Sometimes it's hard for a tutor to come up with a specific plan for a specific student before you meet. I'm sure YOU know your son very well, but a tutor won't know anything about your son except for what you may have told a prospective tutor. As a general rule, the more information you can provide before your first session, the more prepared your tutor will be.
I need a tutor for my son, who is struggling with 8th grade math.
This ad leaves a lot of questions in my mind. Is this student significantly behind his peers? Is he in an accelerated pre-algebra course? Is he in remedial math? Does this student have any learning disabilities that I should be aware of? (Many tutors won't mind either way if a learning disability is present, but it IS important information for the tutor to have, since it might mean that your tutor's techniques and strategies in working with your son might be a little different, like planning for a break halfway through an hour-long session or bringing manipulatives to help illustrate math concepts.) Is he receiving any other help (after-school tutoring, study groups, etc)? Where exactly is his class right now? Are they working on reviewing fractions and decimals? Square roots?
Any decent tutor should be able to make a reasonable guess at what topics your son should know in a given class. However, it's WAY more helpful for a tutor if you can provide a list of topics (in order) that your son's teacher will be covering. I personally do NOT promise to be able to come up with a specific plan for any student until we've met and I've been able to do a quick evaluation of where the student is now, and where they need to be. I can give parents a quick ballpark of what I think we might need to work on, but if my ballpark is incorrect, that can lead to frustration and resentment on both sides, which is NOT a good place to start for either party.
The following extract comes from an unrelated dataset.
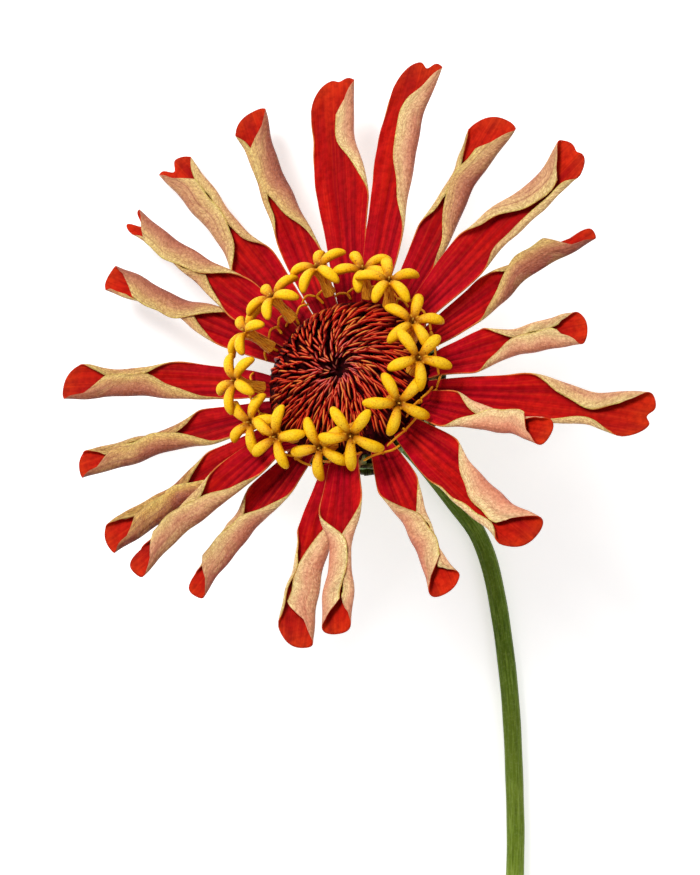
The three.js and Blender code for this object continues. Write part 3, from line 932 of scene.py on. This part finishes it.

The other important factor in coming up with a plan is how quickly your child learns with whatever method your tutor is using. I've been able to cover square roots with about 70% mastery in an hour with some students, while others need hours and hours of practice before they 'get it.' The more your child works with a specific tutor, the better that tutor will know how your son learns. As your tutor gets to know your son (and more importantly, how his mind processes new information), the more quickly they'll be able to move through new material.
Learning is a process that frequently cannot be rushed. Some students simply need more time to master a particular concept. It is what it is. Here's an important point: just because a student moves slowly through academic material, doesn't mean they're not smart. I've seen many highly intelligent students who can't tell me who the 4th President of the United States was after they've completed that unit of study. I've also seen many students who have struggled with school for as long as they can remember who work exponentially as hard, but remember the majority of what they've learned in school over the years, many years after a given unit is done.
Here's the type of information I would love to have from any parent/prospective student (not necessarily in an ad, though, I'd be happy with this information in an email):
I am looking for a tutor for my son, who is currently in pre-algebra. His class is currently working on square roots. We did OK with multiplication and division, and he kind of understands exponents. He's really having a lot of trouble coming up with an equation when given a word problem. He was diagnosed with a learning disability in math two years ago. He also is struggling in English, but his grades are OK in English. He is not very motivated in math right now and dreads it. It's been a real struggle to get him to do his homework and has very little interest in learning math. We've tried after-school tutoring at school, but it didn't help very much. I'd like to start meeting once or twice a week and see how it goes.
This gives a tutor WAY more information and allows the tutor to come specifically prepared to evaluate whether your son's multiplication and division skills need more work to properly prepare him for working with square roots. Knowing that he is also struggling in English might suggest that his learning disability are also affecting critical thinking skills. That might not seem very important off-hand, but if your tutor can help your son with critical thinking skills in math, it might help improve his grade in English as well!
Sometimes tutors have to go backwards before we can go forwards. If a student doesn't have a good foundation to build on, trying to move forward might only result in more frustration for everyone involved. If you're upset because a specific tutor has refused to give you a specific plan of action without meeting your son, it's probably a GOOD SIGN! I'm sure your family doctor wouldn't offer a treatment plan of any kind without doing a physical exam if something was going on in your body, so why would a tutor offer a treatment plan for someone they've never met?
If your prospective tutor has good credentials and positive feedback on WyzAnt (assuming they've been with WyzAnt for a month or longer), give it a try! You can always request a refund if your tutor and your son don't seem to work well together.